*Stated problem*: Locate every line that holds the string "link" and copy it.

*Records shown*:
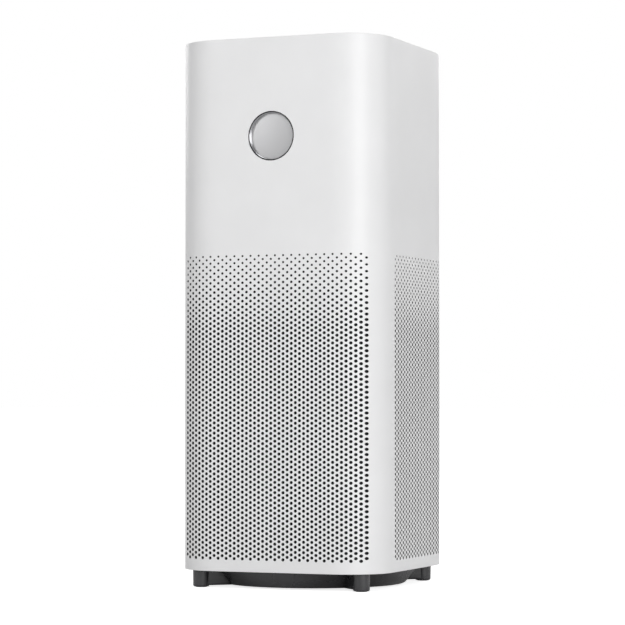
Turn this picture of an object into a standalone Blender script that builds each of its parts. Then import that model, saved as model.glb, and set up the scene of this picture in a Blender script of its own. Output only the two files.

==

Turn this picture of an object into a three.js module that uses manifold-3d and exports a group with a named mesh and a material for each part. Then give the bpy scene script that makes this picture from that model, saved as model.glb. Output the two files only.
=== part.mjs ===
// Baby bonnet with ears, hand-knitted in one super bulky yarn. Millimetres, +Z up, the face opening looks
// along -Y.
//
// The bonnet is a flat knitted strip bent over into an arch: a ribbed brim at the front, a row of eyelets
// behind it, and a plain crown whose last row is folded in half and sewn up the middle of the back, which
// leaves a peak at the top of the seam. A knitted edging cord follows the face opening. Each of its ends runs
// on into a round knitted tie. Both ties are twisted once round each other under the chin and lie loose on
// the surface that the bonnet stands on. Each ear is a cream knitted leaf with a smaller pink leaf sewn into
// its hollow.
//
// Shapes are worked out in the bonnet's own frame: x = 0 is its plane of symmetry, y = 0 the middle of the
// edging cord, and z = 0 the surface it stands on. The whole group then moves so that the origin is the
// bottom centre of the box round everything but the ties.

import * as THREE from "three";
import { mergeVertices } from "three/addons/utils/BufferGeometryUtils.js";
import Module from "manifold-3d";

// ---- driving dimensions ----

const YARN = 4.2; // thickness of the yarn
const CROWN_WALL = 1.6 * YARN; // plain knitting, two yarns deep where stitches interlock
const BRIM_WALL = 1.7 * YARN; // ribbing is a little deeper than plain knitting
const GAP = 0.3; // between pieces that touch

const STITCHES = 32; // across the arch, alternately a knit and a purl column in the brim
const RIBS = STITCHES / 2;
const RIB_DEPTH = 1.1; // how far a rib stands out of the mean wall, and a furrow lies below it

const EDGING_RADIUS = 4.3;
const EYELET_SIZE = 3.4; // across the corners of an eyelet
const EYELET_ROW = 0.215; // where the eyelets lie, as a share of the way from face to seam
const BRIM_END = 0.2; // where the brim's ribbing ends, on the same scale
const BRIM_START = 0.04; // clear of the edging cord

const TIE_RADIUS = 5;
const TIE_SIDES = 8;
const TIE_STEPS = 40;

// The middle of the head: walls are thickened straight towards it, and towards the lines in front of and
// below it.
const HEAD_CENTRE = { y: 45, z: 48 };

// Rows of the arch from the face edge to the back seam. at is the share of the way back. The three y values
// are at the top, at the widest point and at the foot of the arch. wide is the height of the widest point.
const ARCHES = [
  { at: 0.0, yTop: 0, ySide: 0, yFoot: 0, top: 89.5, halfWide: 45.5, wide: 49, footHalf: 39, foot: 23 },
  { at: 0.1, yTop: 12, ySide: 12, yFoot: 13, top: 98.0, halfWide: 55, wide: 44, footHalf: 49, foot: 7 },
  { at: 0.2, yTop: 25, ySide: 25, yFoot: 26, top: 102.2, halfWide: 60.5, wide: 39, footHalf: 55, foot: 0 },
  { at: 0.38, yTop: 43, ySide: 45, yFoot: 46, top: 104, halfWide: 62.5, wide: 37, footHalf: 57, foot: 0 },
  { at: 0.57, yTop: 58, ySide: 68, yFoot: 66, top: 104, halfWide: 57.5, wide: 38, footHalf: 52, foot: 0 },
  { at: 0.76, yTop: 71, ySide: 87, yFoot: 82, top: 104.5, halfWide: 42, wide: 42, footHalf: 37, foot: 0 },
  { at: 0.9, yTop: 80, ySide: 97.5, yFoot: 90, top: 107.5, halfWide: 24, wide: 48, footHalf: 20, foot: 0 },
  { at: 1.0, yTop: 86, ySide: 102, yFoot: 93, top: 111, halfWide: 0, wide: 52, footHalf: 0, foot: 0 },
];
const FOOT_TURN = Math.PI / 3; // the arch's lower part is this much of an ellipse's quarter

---

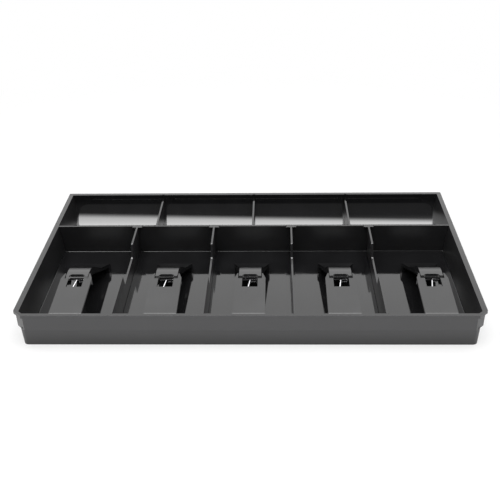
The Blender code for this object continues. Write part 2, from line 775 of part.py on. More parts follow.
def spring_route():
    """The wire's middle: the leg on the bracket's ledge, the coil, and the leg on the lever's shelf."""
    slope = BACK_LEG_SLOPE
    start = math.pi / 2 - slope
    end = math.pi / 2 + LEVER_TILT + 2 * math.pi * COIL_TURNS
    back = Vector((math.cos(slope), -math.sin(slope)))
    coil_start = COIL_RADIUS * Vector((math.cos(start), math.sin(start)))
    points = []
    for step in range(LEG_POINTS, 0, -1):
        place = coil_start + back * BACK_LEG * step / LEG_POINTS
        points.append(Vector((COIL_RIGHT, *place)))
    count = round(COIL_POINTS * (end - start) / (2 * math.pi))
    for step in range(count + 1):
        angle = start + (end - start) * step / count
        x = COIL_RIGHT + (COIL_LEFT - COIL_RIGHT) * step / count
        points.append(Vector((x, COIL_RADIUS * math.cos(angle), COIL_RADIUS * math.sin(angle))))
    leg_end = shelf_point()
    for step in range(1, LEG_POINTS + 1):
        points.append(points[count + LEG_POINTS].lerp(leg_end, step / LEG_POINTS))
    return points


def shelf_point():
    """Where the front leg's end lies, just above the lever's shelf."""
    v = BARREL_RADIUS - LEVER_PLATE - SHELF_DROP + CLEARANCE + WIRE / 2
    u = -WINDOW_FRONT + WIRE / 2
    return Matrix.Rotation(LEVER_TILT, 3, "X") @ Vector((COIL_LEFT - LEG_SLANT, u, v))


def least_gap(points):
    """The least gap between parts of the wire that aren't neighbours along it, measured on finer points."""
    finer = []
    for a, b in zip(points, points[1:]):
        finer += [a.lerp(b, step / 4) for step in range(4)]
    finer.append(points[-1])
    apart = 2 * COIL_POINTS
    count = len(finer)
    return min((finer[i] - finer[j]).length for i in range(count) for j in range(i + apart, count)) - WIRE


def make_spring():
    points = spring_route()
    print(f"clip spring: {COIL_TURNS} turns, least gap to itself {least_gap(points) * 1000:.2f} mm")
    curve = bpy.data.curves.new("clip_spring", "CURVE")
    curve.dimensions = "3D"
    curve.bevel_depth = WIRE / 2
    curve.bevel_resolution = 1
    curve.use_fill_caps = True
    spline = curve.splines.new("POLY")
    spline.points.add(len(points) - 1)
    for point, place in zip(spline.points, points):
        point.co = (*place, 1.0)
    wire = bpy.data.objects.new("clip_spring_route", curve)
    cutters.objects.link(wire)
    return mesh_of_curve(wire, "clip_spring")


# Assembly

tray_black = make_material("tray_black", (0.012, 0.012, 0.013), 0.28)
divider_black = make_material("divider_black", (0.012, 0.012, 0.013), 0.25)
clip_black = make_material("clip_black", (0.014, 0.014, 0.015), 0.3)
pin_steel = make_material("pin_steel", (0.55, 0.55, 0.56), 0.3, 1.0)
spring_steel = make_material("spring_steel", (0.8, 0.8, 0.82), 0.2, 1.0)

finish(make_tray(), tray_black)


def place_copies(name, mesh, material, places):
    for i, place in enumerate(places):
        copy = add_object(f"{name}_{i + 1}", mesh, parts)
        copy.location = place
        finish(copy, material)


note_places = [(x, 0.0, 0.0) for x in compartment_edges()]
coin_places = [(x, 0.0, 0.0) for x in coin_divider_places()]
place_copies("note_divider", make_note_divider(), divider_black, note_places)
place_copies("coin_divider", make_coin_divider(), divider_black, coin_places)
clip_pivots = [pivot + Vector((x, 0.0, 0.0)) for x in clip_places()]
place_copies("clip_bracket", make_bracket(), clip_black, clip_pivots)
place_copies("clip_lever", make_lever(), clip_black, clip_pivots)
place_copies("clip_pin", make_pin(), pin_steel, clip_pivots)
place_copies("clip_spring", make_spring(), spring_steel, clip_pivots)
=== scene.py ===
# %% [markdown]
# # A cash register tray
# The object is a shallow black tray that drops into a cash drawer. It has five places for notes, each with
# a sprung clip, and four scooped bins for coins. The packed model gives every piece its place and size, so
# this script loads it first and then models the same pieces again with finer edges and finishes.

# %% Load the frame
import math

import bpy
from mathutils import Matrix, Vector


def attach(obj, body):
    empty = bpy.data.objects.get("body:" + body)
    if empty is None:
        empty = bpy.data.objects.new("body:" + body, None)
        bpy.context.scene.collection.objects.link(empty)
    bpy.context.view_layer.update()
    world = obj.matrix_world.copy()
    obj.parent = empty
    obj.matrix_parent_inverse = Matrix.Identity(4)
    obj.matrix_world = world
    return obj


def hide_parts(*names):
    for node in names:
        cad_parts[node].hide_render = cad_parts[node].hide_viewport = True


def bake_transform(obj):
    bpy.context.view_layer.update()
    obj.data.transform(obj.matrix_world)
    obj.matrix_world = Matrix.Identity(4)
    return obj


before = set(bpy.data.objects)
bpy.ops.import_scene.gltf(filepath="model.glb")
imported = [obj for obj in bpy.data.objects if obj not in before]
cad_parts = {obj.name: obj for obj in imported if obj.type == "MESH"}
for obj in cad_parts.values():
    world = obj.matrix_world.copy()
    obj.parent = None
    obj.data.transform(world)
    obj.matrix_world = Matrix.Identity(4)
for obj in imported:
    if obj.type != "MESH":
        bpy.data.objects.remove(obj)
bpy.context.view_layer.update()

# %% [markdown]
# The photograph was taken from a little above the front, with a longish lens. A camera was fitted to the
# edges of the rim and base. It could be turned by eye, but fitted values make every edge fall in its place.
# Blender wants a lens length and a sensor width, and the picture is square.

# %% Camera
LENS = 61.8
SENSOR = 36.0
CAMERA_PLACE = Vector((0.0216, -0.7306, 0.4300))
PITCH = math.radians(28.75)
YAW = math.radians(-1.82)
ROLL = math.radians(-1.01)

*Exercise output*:
    cutters.objects.link(wire)
        bpy.context.scene.collection.objects.link(empty)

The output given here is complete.